=== Raw data ===
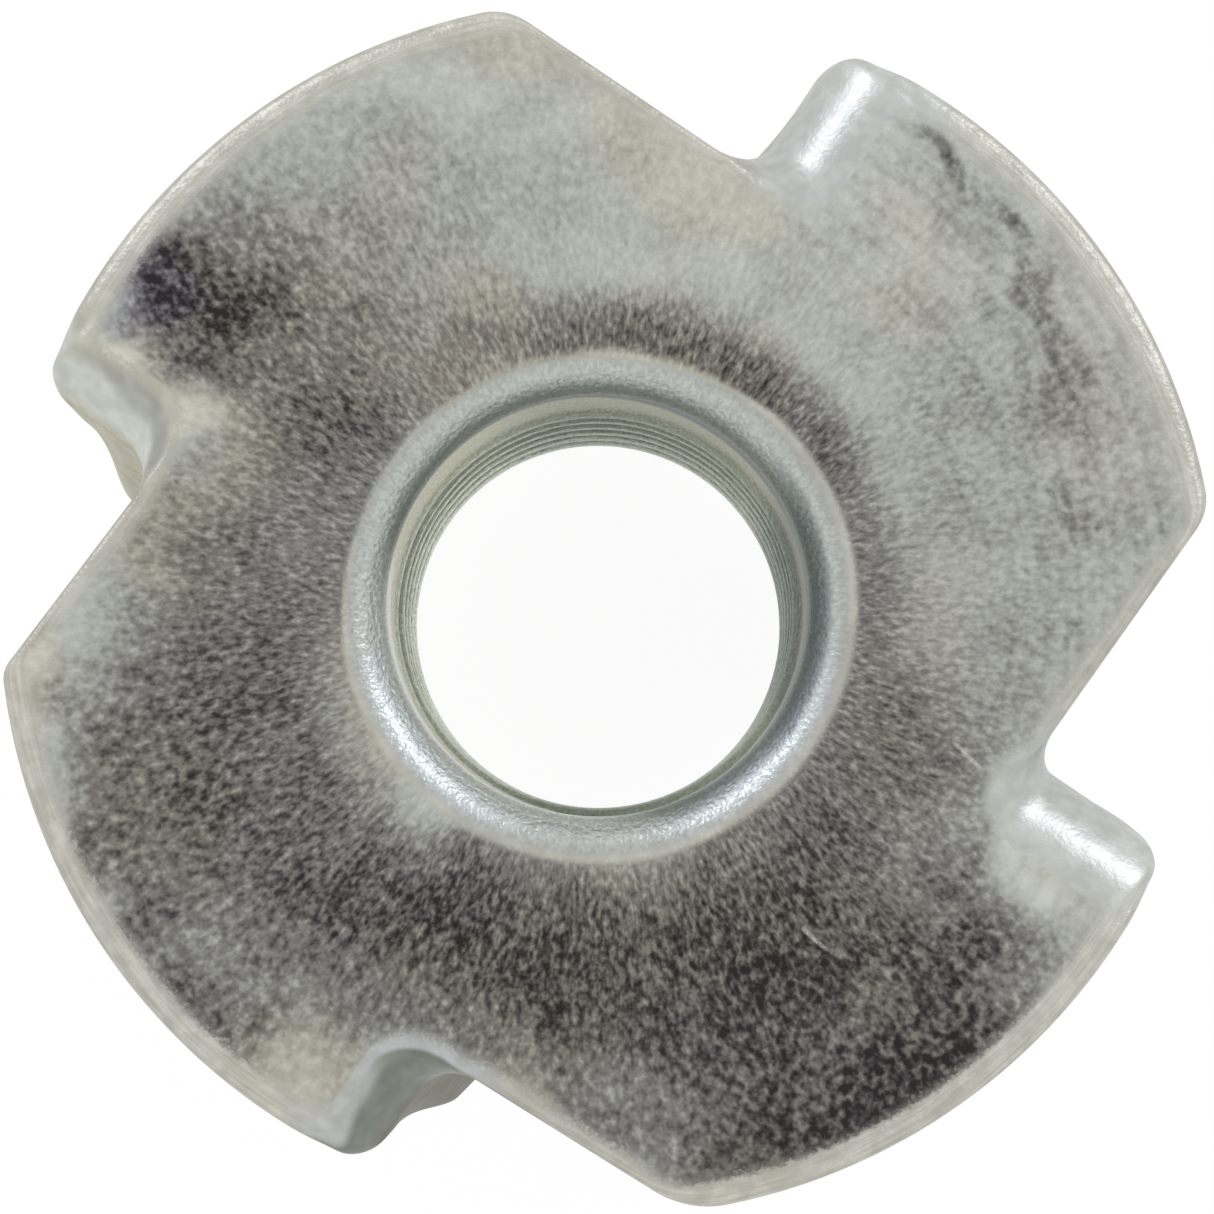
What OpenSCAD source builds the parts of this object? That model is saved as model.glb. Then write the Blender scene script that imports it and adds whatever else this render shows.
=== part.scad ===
// Tee nut (drive-in nut) for a 10 mm screw: one blank of steel sheet, drawn
// into a barrel under a round flange, with four prongs sheared out of the
// flange's rim and folded down beside the barrel.
// Frame: +Z up, origin on the thread's axis at the end of the barrel, where
// the nut stands; the driving face of the flange is the top.

/* [Flange] */
// Outer diameter of the flange
flange_d = 25.5; // [24.5:0.5:28]
// Thickness of the sheet, kept by the flange and the prongs
sheet_t = 1.5; // [1.2:0.1:1.7]
// Rounding of the driving face's rim, left by the blanking die
rim_r = 0.6; // [0.2:0.1:1]

/* [Barrel] */
// Outer diameter of the barrel
barrel_d = 12; // [11.4:0.2:13]
// Height of the whole nut, from the barrel's end to the driving face
nut_h = 13; // [11:0.5:18]
// Fillet between the barrel and the flange's underside
neck_r = 0.5; // [0.2:0.1:0.8]
// Chamfer outside the barrel's end
end_bevel = 0.3; // [0.1:0.1:0.6]

/* [Bore] */
// Minor diameter of the thread, which the bore has as a plain cylinder
minor_d = 8.5; // [8:0.05:8.8]
// Diameter of the plain throat between the drawn lip and the thread
throat_d = 8.9; // [8.85:0.05:9.2]
// Depth from the driving face at which the thread starts
throat_depth = 4; // [2.5:0.25:5]
// Radius of the drawn lip round the mouth
lip_r = 1; // [0.6:0.1:1.2]
// Depth of the lead-in chamfer at the barrel's end
lead_in = 0.8; // [0.2:0.1:1]

/* [Prongs] */
// Number of prongs
prong_count = 4; // [3:1:4]
// Distance of each sheared edge from the thread's axis
shear_dist = 9.35; // [9:0.05:9.8]
// Start of each fold, measured across from the axis
fold_start = 0.6; // [0.2:0.1:1]
// Inside radius of the fold
fold_r = 0.3; // [0.2:0.1:0.6]
// Angle of the fold
fold_deg = 82; // [78:1:90]
// How far a prong's rim stands out beyond the blank's, where the fold ends
rim_out = 0.16; // [0.1:0.02:0.2]

/* [Notches] */
// Distance from the fold's axis to the axis of the rounding in the root
root_reach = 2.35; // [2.1:0.05:2.6]
// Slope of the web that ties a prong's root to the sheared edge
web_slope = 1.2; // [0.8:0.1:1.4]
// Rounding of the sheared edge at its tip, down from the fold's at the root
edge_r = 0.35; // [0.2:0.05:0.6]
// Rounding of the flange's tips, in plan, where a sheared edge meets the rim
tip_r = 0.8; // [0.4:0.1:1]
// Rounding of the corner where a fold runs out at the rim
corner_r = 0.9; // [0.5:0.1:1.2]

/* [Hidden] */
$fn = 60;
// Small overlap that lets joined solids share volume, and the reach of a cut
// beyond what it cuts
eps = 0.01;
over = 1;
// Step in from the fold's rim to the flat's, which keeps them from almost meeting
rim_step = 0.04;
zinc = [0.72, 0.73, 0.70];
flange_r = flange_d / 2;
barrel_r = barrel_d / 2;
minor_r = minor_d / 2;
throat_r = throat_d / 2;
under_z = nut_h - sheet_t;
far = 2 * flange_r;
// Outside radius of the fold, and where its outer face turns into the prong's
fold_outer = fold_r + sheet_t;
face_y = fold_start + fold_outer * sin(fold_deg);
// Rounding in the root of a notch, and the place of its axis
root_r = root_reach - fold_outer * sin(fold_deg);
root_x = shear_dist + root_r;
root_y = fold_start + root_reach;
// Sheet used up by the fold, across the blank, and length of the flat below
// it, down to the prong's point
fold_used = fold_start + (fold_r + sheet_t / 2) * fold_deg * PI / 180;
flat_l = sqrt(pow(flange_r, 2) - pow(shear_dist - rim_out, 2)) - fold_used;
// Length of a sheared edge, from the root out to the rim
edge_l = sqrt(pow(flange_r, 2) - pow(shear_dist, 2)) - root_y;

// Section of the barrel and the flange on the right of the axis, up to
// beyond the rim
module body_section() {
    difference() {
        union() {
            square([barrel_r, nut_h]);
            translate([0, under_z]) square([flange_r + over, sheet_t]);
            translate([barrel_r - eps, under_z - neck_r]) square([neck_r + eps, neck_r + eps]);
        }
        translate([barrel_r + neck_r, under_z - neck_r]) circle(neck_r);
        bore_section();
        translate([barrel_r, 0]) rotate(45) square(end_bevel * sqrt(2), center = true);
    }
}

// What the bore takes out of that section, from the lead-in up to the lip
module bore_section() {
    translate([-eps, -eps]) square([minor_r + eps, nut_h + over]);
    translate([-eps, nut_h - throat_depth]) square([throat_r + eps, throat_depth + over]);
    polygon([[0, -lead_in], [minor_r + 2 * lead_in, -lead_in], [minor_r, lead_in], [0, lead_in]]);
    difference() {
        translate([0, nut_h - lip_r]) square([throat_r + lip_r, lip_r + over]);
        translate([throat_r + lip_r, nut_h - lip_r]) circle(lip_r);
    }
}

// Space inside the blank's rim, rounded at the driving face
module rim_envelope() {
    rotate_extrude() difference() {
        square([flange_r, nut_h]);
        difference() {
            translate([flange_r - rim_r, nut_h - rim_r]) square(rim_r + over);
            translate([flange_r - rim_r, nut_h - rim_r]) circle(rim_r);
        }
    }
}

// Plan of one notch, drawn from the axis of its root: beyond the sheared edge,
// which faces +X, beyond the start of the fold, and round the root between them
module notch_plan() {
    translate([-root_r, 0]) square(far);
    translate([0, -root_reach]) square(far);
    intersection() {
        circle(root_reach);
        translate([-far, -far]) square(far);
    }
    translate([-root_x, -root_y]) tip_round();
}

// Plan of what rounds the flange's tip, where a sheared edge meets the rim
module tip_round() {
    centre_x = shear_dist - tip_r;
    centre_y = sqrt(pow(flange_r - tip_r, 2) - pow(centre_x, 2));
    rim_x = centre_x * flange_r / (flange_r - tip_r);
    rim_y = centre_y * flange_r / (flange_r - tip_r);
    difference() {
        polygon([[shear_dist, centre_y], [rim_x, rim_y], [rim_x, far], [far, far], [far, centre_y]]);
        translate([centre_x, centre_y]) circle(tip_r);
    }
}

// Plan of what lies outside the rim beside a prong whose face is at y = face,
// with the corner between that face and the rim rounded
module outside_rim(face) {
    centre_y = face - corner_r;
    centre_x = sqrt(pow(flange_r - corner_r, 2) - pow(centre_y, 2));
    rim_x = centre_x * flange_r / (flange_r - corner_r);
    rim_y = centre_y * flange_r / (flange_r - corner_r);
    difference() {
        polygon([[centre_x, face], [rim_x, rim_y], [far, rim_y], [far, far], [centre_x, far]]);
        translate([centre_x, centre_y]) circle(corner_r);
    }
    difference() {
        translate([shear_dist, 0]) square([far, face]);
        circle(flange_r);
    }
}

// Section of the fold and of a flat below it, drop long: the fold starts on
// the y axis and turns over towards +x
module bent_section(drop) {
    intersection() {
        difference() {
            circle(fold_outer);
            circle(fold_r);
        }
        polygon([[0, 0], [0, far], [far, far], [far * sin(fold_deg), far * cos(fold_deg)]]);
    }
    rotate(-fold_deg) translate([0, fold_r]) square([drop, sheet_t]);
}

// Root of one notch, drawn from its axis: the fold turned round into the
// sheared edge, with a web below it that runs out on a slope
module root_web() {
    difference() {
        rotate_extrude(angle = 90, start = 180)
            translate([root_reach, nut_h - fold_outer]) mirror([1, 0]) bent_section(root_reach * web_slope);
        translate([-far, 0, under_z]) rotate([atan(web_slope), 0, 0]) translate([0, -far, -far])
            cube([2 * far, 2 * far, far]);
    }
}

// What rounds the sheared edge, drawn from the root's axis: a corner with a
// cone left out, which has the fold's radius at the root and leaves a small
// rounding at the tip
module edge_cut() {
    end_r = sqrt(pow(fold_outer, 2) + pow(fold_outer - edge_r, 2));
    translate([-root_reach, 0, nut_h - fold_outer]) difference() {
        cube([root_reach, edge_l + over, fold_outer + over]);
        rotate([-90, 0, 0]) cylinder(h = edge_l + over, r1 = fold_outer, r2 = end_r);
    }
}

// One prong, set at the fold's axis: its x runs across the fold, y up, z out
module prong() {
    translate([0, fold_start, nut_h - fold_outer]) rotate([90, 0, 90]) {
        difference() {
            translate([0, 0, root_x])
                rotate_extrude(angle = fold_deg, start = 90 - fold_deg)
                    translate([fold_r, 0]) square([sheet_t, flange_r + over - root_x]);
            rotate([-90, -90, 0]) translate([0, -fold_start, -far])
                linear_extrude(2 * far) outside_rim(face_y);
        }
        rotate([0, 0, -fold_deg]) prong_flat();
    }
}

// Flat of the prong: x runs down it, y through the sheet, z out to the rim,
// which is the blank's own round
module prong_flat() {
    difference() {
        rotate([90, 0, 90]) linear_extrude(flat_l) difference() {
            translate([fold_r, shear_dist]) square([sheet_t, flange_r - shear_dist]);
            translate([-fold_start, -rim_step]) mirror([1, -1]) outside_rim(fold_start + fold_outer);
        }
        difference() {
            translate([-eps, 0, shear_dist]) cube([flat_l + over, fold_outer + over, far]);
            translate([-fold_used, -over, rim_out]) rotate([-90, 0, 0])
                cylinder(h = fold_outer + 3 * over, r = flange_r);
        }
    }
}

module tee_nut() {
    color(zinc) intersection() {
        rim_envelope();
        union() {
            difference() {
                rotate_extrude() body_section();
                for (i = [0 : prong_count - 1]) rotate(360 * i / prong_count) translate([root_x, root_y, 0]) {
                    translate([0, 0, under_z - eps]) linear_extrude(sheet_t + over) notch_plan();
                    edge_cut();
                }
            }
            for (i = [0 : prong_count - 1]) rotate(360 * i / prong_count) {
                prong();
                translate([root_x, root_y, 0]) root_web();
            }
        }
    }
}

tee_nut();
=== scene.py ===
"""Dress for a stamped four prong tee nut: its pressed and threaded shell, its zinc plating and the stage.

The nut stands on the end of its barrel, with the driving face up. The shell is one closed surface, a profile
carried round the outline of the blank, so every row of its grid is a closed line round the nut.
"""

import math
from types import SimpleNamespace

import bpy
import numpy as np
from mathutils import Matrix, Vector


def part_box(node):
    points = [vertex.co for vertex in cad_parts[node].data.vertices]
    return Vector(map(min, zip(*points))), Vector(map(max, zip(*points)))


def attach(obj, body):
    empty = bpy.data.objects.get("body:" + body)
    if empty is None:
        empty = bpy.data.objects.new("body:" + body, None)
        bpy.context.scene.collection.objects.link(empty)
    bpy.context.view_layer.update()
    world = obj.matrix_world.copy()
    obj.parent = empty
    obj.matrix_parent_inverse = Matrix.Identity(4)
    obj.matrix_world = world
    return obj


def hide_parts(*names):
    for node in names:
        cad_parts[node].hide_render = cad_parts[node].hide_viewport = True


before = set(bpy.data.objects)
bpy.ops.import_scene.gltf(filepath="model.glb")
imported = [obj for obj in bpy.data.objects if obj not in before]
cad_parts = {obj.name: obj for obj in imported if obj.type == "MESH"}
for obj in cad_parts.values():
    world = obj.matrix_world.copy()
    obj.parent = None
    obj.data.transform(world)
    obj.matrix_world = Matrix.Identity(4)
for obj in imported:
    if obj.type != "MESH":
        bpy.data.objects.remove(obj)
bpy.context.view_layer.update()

bl_info = {
    "name": "Tee nut dress",
    "version": (1, 0, 0),
    "blender": (4, 5, 0),
    "location": "View3D > Sidebar > Tee nut",
    "description": "Pressed shell, thread, plating and stage of a four prong tee nut",
    "category": "Add Mesh",
}

NODE = "tee_nut"
BODY = "root"

MM = 0.001
CAD_LOW, CAD_HIGH = (np.array(corner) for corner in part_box(NODE))
FLANGE_DIAMETER = float(CAD_HIGH[0] - CAD_LOW[0])
HEIGHT = float(CAD_HIGH[2])

# Columns of the shell along each stretch of one quarter of the outline, in order round the nut.
STRETCHES = (("rim", 42), ("corner", 10), ("fold", 14), ("root", 22), ("edge", 22), ("tip", 10))
RIM, CORNER, FOLD, ROOT, EDGE, TIP = range(len(STRETCHES))
# Where the root's columns turn from the deep prong to the shallow web, as shares of the root's turn.
PRONG_SIDE, SIDE_ROUNDED, SIDE_EDGE, SIDE_CLOSED, WEB_STARTS = 0.46, 0.48, 0.5, 0.52, 0.54
# Along that turn, a column's place in the root's width, and how far in mm its prong's rounding sets it in.
PRONG_ALONG_ROOT = ((0.0, PRONG_SIDE, SIDE_ROUNDED, SIDE_EDGE, 1.0), (0.0, 0.79, 0.94, 1.0, 1.0))
PRONG_TAKEN_IN = ((PRONG_SIDE, SIDE_ROUNDED, SIDE_EDGE), (0.0, 0.035, 0.12))
# How strongly the rim's columns draw together at the notch.
RIM_DRAWN = 1.5
# How early the roll's width has changed along the root, and how far the rim starts before a notch, in turns.
ROLL_CHANGE = 1.25
RIM_START = 0.125
OUT = np.array([0.0, 1.0])
INWARD_OF_EDGE = np.array([-1.0, 0.0])

# How much deeper the rim's roll gets near a fold, where the back behind a prong starts to turn and over what
# length in mm, and how high in mm a back stands on its own.
DEEPER_NEAR_FOLD = 0.4
BEHIND_FROM = 0.3
BEHIND_OVER = 1.1
STANDS_ALONE = 0.4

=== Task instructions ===
Extract exactly the run of lines beginning at the line with "obj.matrix_world = Matrix.Identity(4)" and ending at the line with "INWARD_OF_EDGE = np.array([-1.0, 0.0])", including both ends and nothing beyond them.

=== Result ===
    obj.matrix_world = Matrix.Identity(4)
for obj in imported:
    if obj.type != "MESH":
        bpy.data.objects.remove(obj)
bpy.context.view_layer.update()

bl_info = {
    "name": "Tee nut dress",
    "version": (1, 0, 0),
    "blender": (4, 5, 0),
    "location": "View3D > Sidebar > Tee nut",
    "description": "Pressed shell, thread, plating and stage of a four prong tee nut",
    "category": "Add Mesh",
}

NODE = "tee_nut"
BODY = "root"

MM = 0.001
CAD_LOW, CAD_HIGH = (np.array(corner) for corner in part_box(NODE))
FLANGE_DIAMETER = float(CAD_HIGH[0] - CAD_LOW[0])
HEIGHT = float(CAD_HIGH[2])

# Columns of the shell along each stretch of one quarter of the outline, in order round the nut.
STRETCHES = (("rim", 42), ("corner", 10), ("fold", 14), ("root", 22), ("edge", 22), ("tip", 10))
RIM, CORNER, FOLD, ROOT, EDGE, TIP = range(len(STRETCHES))
# Where the root's columns turn from the deep prong to the shallow web, as shares of the root's turn.
PRONG_SIDE, SIDE_ROUNDED, SIDE_EDGE, SIDE_CLOSED, WEB_STARTS = 0.46, 0.48, 0.5, 0.52, 0.54
# Along that turn, a column's place in the root's width, and how far in mm its prong's rounding sets it in.
PRONG_ALONG_ROOT = ((0.0, PRONG_SIDE, SIDE_ROUNDED, SIDE_EDGE, 1.0), (0.0, 0.79, 0.94, 1.0, 1.0))
PRONG_TAKEN_IN = ((PRONG_SIDE, SIDE_ROUNDED, SIDE_EDGE), (0.0, 0.035, 0.12))
# How strongly the rim's columns draw together at the notch.
RIM_DRAWN = 1.5
# How early the roll's width has changed along the root, and how far the rim starts before a notch, in turns.
ROLL_CHANGE = 1.25
RIM_START = 0.125
OUT = np.array([0.0, 1.0])
INWARD_OF_EDGE = np.array([-1.0, 0.0])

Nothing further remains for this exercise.